Spurning a banquet

Spurning a banquet

A missed opportunity for unionism to present its case to a fervent Irish-American. Malachi O'Doherty reports

I suppose the value of an invitation to a banquet lies very much in who you’re going to be sitting beside.

Then there is the danger that the guest of honour or the host might make a speech that so contrasts with your worldview that you’ll feel you should either walk out or keep your head down.

Seamus Heaney perhaps reflected deeply before accepting a seat at a banquet for Queen Elizabeth, hosted by Irish president Mary McAleese.

He had already written a poem in which he had declared that his passport was green and that ‘No glass of ours was ever raised /To toast the Queen’.

He wrote this to correct the thinking of those who regarded him as British and included him in an anthology of British poets.

Personally I think that was uncharacteristically tetchy of him.

He had grown up in a part of the UK and paid taxes to the British exchequer and had benefited from a free British education system.

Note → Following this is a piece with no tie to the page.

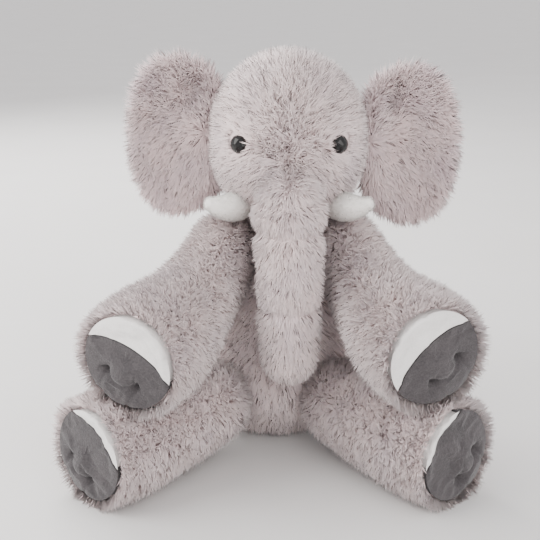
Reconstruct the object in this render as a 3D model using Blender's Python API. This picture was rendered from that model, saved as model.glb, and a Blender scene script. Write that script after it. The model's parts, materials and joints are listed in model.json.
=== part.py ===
"""A seated stuffed elephant, modelled as the pieces that a sewing room lays out and fills.

Metres, +Z up. It faces -Y and sits on the plane z = 0. "left" is the side at -X, which is on the left for
someone who looks at its face. Each stuffed part is a plush skin, open where it was filled, and the filling
inside it. A part that moves ends in a ball round its seam, seated in a shallow dish of its neighbour.
"""

import math

import bmesh
import bpy
from mathutils import Matrix, Vector

# How the pieces meet
GAP = 0.0004             # left between two pieces that touch
FILL_GAP = 0.0006        # left between a skin and its filling
DISH = 0.006             # how deep a ball end sits in its neighbour's skin
RIM_CLEARANCE = 0.001    # between the neck's ball and the openings that it sits in

# Cloth thicknesses, backing and pile together
PILE = 0.010
EAR_PILE = 0.006
NECK_PILE = 0.004
TUSK_PILE = 0.003
SOLE_PILE = 0.003
THREAD_ROOM = 0.0030     # between a sole and the filling, where the tufting thread lies
THREAD_RADIUS = 0.0005

# Torso
TORSO_RADIUS = 0.084
BASE_RADIUS = 0.050
NECK_HEIGHT = 0.236
NECK_LEAN = Vector((0.016, -0.008))
NECK_BALL = 0.034
TORSO_RIM_DROP = 0.010   # from the neck's centre down to the torso's opening

# Head
HEAD_RADIUS = 0.080
HEAD_HALF_HEIGHT = 1.05 * HEAD_RADIUS
HEAD_CENTRE = Vector((NECK_LEAN.x, -0.020, NECK_HEIGHT + HEAD_RADIUS))

# Eyes, each a dome with a stem through the skin and a washer on the stem
EYE_OFFSET = 0.625 * HEAD_RADIUS
EYE_DROP = 0.003
EYE_RADIUS = 0.0095
EYE_HEIGHT = 0.009
EYE_SEAT = 0.0065
STEM_RADIUS = 0.0022
STEM_LENGTH = 0.0130
WASHER_RADIUS = 0.008
WASHER_THICKNESS = 0.002

# Trunk
TRUNK_DROP = 0.525 * HEAD_RADIUS   # from the head's centre down to the middle of the trunk's seam
TRUNK_ROOT_RADIUS = 0.035
TRUNK_BEND_RADIUS = 0.030
TRUNK_END_RADIUS = 0.027
TRUNK_FORWARD = 0.012 + (TORSO_RADIUS + HEAD_RADIUS) / 2 + TRUNK_BEND_RADIUS
TRUNK_BEND = Vector((HEAD_CENTRE.x, -TRUNK_FORWARD, NECK_HEIGHT - 0.058))
TRUNK_END = Vector((HEAD_CENTRE.x, -TRUNK_FORWARD - 0.006, NECK_HEIGHT - 0.123))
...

Why wouldn’t Britain take some credit for his achievement?

His attendance at the banquet for the Queen showed that that little huff was past.

It was a gesture of respect. And in anticipation, before it was clear how well the night would go, he might have feared that he would be ridiculed for being there. Some might have said he was endorsing a monarch, a woman elevated only by an accident of birth and revered as almost divine. And, on top of that, she was the head of state who cherished the legacy of empire.

But, good on him. He went. He supped and it did him no harm. And the Queen did much that week, as an instrument of British diplomacy, to soothe historic difficulties in the British Irish relationship.

When Doug Beattie, the leader of the Ulster Unionist party got an invitation to attend a banquet in Dublin Castle, hosted by the Taoiseach Leo Varadkar for the US president Joe Biden, it’s fairly likely that a few apprehensions occurred to him too.

What if Varadkar made a blatantly republican speech endorsing the Easter Rising? He did.

What if Joe Biden had called him out and asked him to stand up and then made some floridly naive tribute to him that would have him cringing for months?

He did that with others, including Marie Heaney, Seamus’s widow, mispronouncing her name. And we saw her usher the approaching camera away, clearly embarrassed.

Doug says the invitation came late and besides he had other commitments. Could he not then have asked someone else to go on his behalf?

Clearly an occasion like that could be an horrific ordeal.

Much of the British media and voices in unionism were already sneering at the obvious pleasure Biden was taking in the celebration of his Irish ancestry.

A Times cartoon depicted him in a triptych as a prancing leprechaun spilling his Guinness.

And how we howled with outrage at this racist caricature of Irishness.

I am hoping that cartoons might yet survive the censorious cancel culture and get away with images that, if paraphrased into simple text would be outrageous and unfunny.

If Beattie had gone to the dinner he would have been sneered at on Twitter, as he often is, by those who regard him as soft on the Union.

Loyalist blogger Jamie Bryson recently described the UUP as ‘the epitome of weak roll over unionism’.

Beattie would have known to expect further derision of that kind if he had gone to the banquet. Indeed, he knows to expect it anyway, so what would it really have cost him?

His challenge, as he well understands, is to extend his party’s reach to draw in support for the Union from beyond the protestant minority.

If Joe Biden is, as his critics allege, essentially a chauvinistic Irish nationalist blind to the British component of northern identity, then it might have helped enlighten him a little to have had Beattie there, a former British soldier who had fought hand to hand in Afghanistan.

Beattie might, indeed, have had a wee word with the president about that mess too.

Maybe he didn’t want to toast the man who had abandoned the cause he had risked his life and killed for. One could sympathise if that was part of his thinking.

But sometimes it’s better to just button up, sit down and take the soup.

There’ll be little point in complaining that America doesn’t understand unionism after neglecting a chance like that to explain it.